I am from a small town in central Alabama.  When I was a kid, there was a Western Auto  downtown on Broadway.  I went there a lot with my dad because it was an auto parts store, something he needed frequently back in the day when you had to fix your own car. And trust me, dad spent a lot of time fixing.

Western Auto was more than today’s auto parts store.  Between walls covered with hoses, belts, and batteries were shelves lined with things that kept a boy occupied while his dad and a greasy guy looked for a water pump for a ’63 Rambler.  Bicycles (Western Flyer was the store-brand, a forgotten piece of Americana), sporting goods (from the Red Ryder BB gun to the more tempting Revelation 20-gauge single-shot shotgun) and other merchandise made a boy yearn for that glorious “some day, when you’re all grown-up.”

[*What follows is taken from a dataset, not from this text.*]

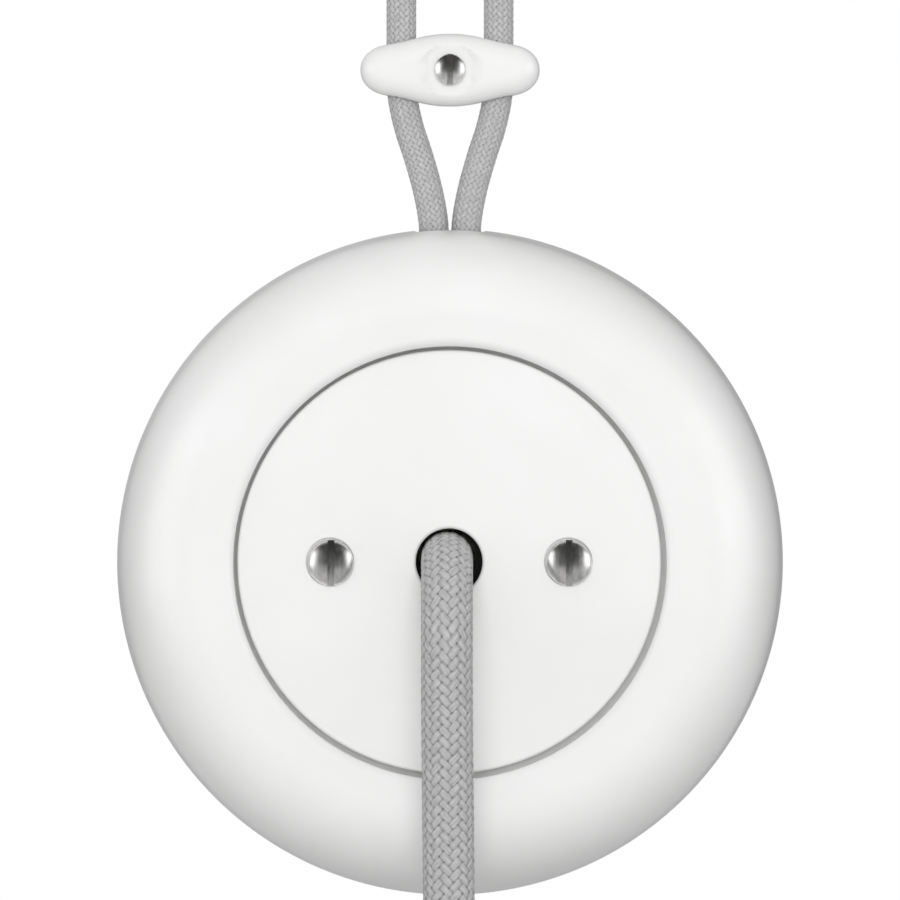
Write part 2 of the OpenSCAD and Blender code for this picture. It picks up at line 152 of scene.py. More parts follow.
def porcelain(name="porcelain_glaze", gloss=0.36):
    """White glaze: faint milky clouding, a soft uneven gloss and the shallow ripple of a dipped glaze."""
    material, nodes, links, shader = new_material(name)
    cloud = noise(nodes, links, 38, 4, 0.55)
    links.new(ramp(nodes, links, cloud, [(0.3, (0.885, 0.882, 0.875)), (0.7, (0.925, 0.925, 0.922))]),
              shader.inputs["Base Color"])
    pool = noise(nodes, links, 120, 3, 0.6)
    links.new(span(nodes, links, pool, gloss - 0.06, gloss + 0.08), shader.inputs["Roughness"])
    bump(nodes, links, shader, noise(nodes, links, 260, 2), 0.06, 0.0002)
    shader.inputs["Specular IOR Level"].default_value = 0.42
    shader.inputs["IOR"].default_value = 1.5
    return material


def bisque():
    """Unglazed porcelain, as on the back of the base."""
    material, nodes, links, shader = new_material("porcelain_bisque")
    grain = noise(nodes, links, 900, 5, 0.7)
    links.new(ramp(nodes, links, grain, [(0.25, (0.70, 0.68, 0.64)), (0.75, (0.82, 0.80, 0.77))]),
              shader.inputs["Base Color"])
    links.new(span(nodes, links, grain, 0.72, 0.92), shader.inputs["Roughness"])
    bump(nodes, links, shader, grain, 0.35, 0.0002)
    return material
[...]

But the one thing that got my complete attention, every year just before Christmas, was the Flexible Flyer sled that sat on the top shelf in the center aisle at the very front of the store.  I would stand there, transfixed, hoping that Santa Claus might see fit to leave it under our lop-sided red cedar Christmas tree.  I dreamed of dashing through the snow, bells jingling, while my mom and dad went walking through a winter wonderland on that white Christmas.

Every year I asked my dad for that sled.  Every year he said “No.”

Finally one year, exasperated, he stated the obvious.  “Son, it don’t snow here.”

Seems like I would have figured that out in eight or nine years of living, but my childish hopes were still anchored in those lying Christmas songs.  Alabama Christmas is not white.  It may be gray, which I suppose sort of approaches white, but any precipitation is drop and not flake.

And yet even here the lies continue.  Some time back three ol’ boys from north Alabama made a pile of money with the song “Christmas in Dixie.”  It goes “Christmas in Dixie, it’s snowing in the pines…”

Liars.  I will not listen to your propaganda.  There won’t be any snow here on Christmas Day.  Not this year.  Not ever.

Still, after all these years I have to wonder.

Did any kid’s daddy ever buy that sled?